L'approccio metodologico applicato si basa sull'incrocio di informazioni provenienti da diverse fonti disponibili presso il CREA e altri enti e istituzioni nazionali, di modo da garantire la replicabilità del metodo sull'intero territorio nazionale.
Alla valutazione dei fabbisogni irrigui sito specifici dal punto di vista quantitativo è stata affiancata una valutazione qualitativa confrontando il livello tecnologico dell'impianto di depurazione e la caratterizzazione agronomica dell'area agricola servita, indagando le colture presenti e metodi irrigui utilizzati. Dirimente è anche la presenza di reti irrigue adatte alla distribuzione del refluo.
Una prima analisi, presentata ad Ecomondo, è stata applicata al caso studio del depuratore di Olbia da cui vengono convogliate acque reflue trattate per irrigare i distretti irrigui limitrofi attraverso una infrastruttura irrigua per la quale è presente in DANIA un progetto di potenziamento.
Dal punto di vista quantitativo, secondo le informazioni delle banche dati SIGRIAN e DANIA, le acque veicolate dall'infrastruttura in progetto sono sufficienti a soddisfare il 90% del fabbisogno irriguo dell'area agricola servita [7]. Anche sotto il profilo qualitativo, l'analisi applicata restituisce potenziale compatibilità (fig. 3) [8].
Pur dovendo verificare l'entità dei parametri microbiologici e chimico-fisici richiesti dal Regolamento per la verifica delle "prescrizioni di qualità", la valutazione applicata consente di orientare la successiva analisi del rischio, molto complessa da attuare, nei casi di effettiva potenzialità di riutilizzo.

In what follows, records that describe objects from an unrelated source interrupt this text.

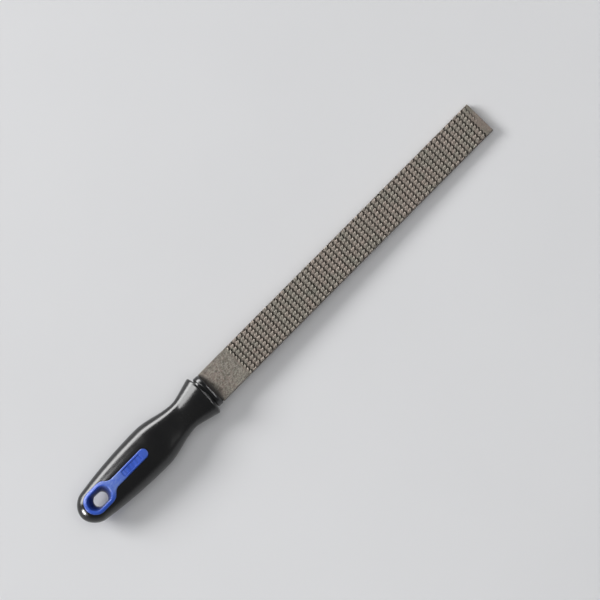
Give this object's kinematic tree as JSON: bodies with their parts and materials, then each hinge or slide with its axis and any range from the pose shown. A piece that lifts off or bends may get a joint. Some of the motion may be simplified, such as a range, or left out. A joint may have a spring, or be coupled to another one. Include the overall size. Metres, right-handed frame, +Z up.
{
  "type": "wood rasp",
  "caption": "Flat wood rasp: parallel steel blade with staggered punched teeth on both faces and a moulded black and blue handle with an oblong hanging eye.",
  "frame": {"origin": "middle of the underside of the tool's box: half way along and across it, level with the lowest point of the handle", "axes": "+X runs along the tool from the handle's butt to the blade's tip, +Z is up from one toothed face, +Y is to the left seen from above with the tip ahead"},
  "size_m": [0.37, 0.032, 0.0276],
  "materials": {
    "blade_steel": "hardened and oiled, warm grey, satin",
    "core_plastic": "royal blue moulded polypropylene, satin",
    "grip_rubber": "black thermoplastic rubber, satin to glossy"
  },
  "bodies": {
    "root": {"rasp_blade": "blade_steel", "handle_core": "core_plastic", "rubber_grip": "grip_rubber"}
  },
  "joints": []
}
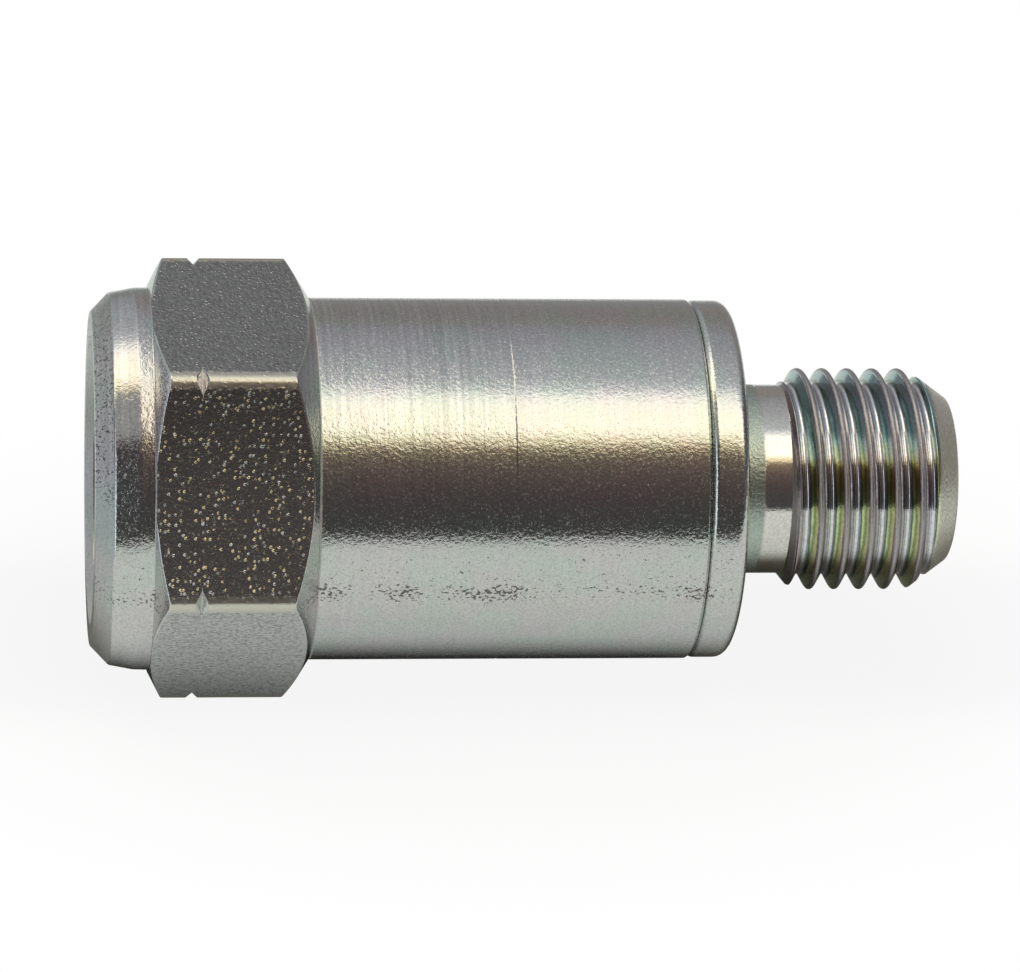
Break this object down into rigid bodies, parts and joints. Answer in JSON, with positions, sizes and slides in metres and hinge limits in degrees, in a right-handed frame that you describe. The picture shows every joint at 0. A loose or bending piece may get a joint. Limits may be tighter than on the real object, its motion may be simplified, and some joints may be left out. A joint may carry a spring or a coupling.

La metodologia proposta, laddove applicata a contesti territoriali sul livello regionale o sub regionale, è utile ad orientare la programmazione del riuso e la successiva verifica di dettaglio delle prescrizioni di qualità e della fattibilità tecnico-economica del riuso. A seconda dei risultati, è possibile comprendere dove il riuso è già praticabile, dove è fattibile solo dopo investimenti e, nel caso, definire l'ambito di investimento, ovvero se potenziare il depuratore (producendo un'acqua di classe più elevata) oppure modificare il metodo irriguo.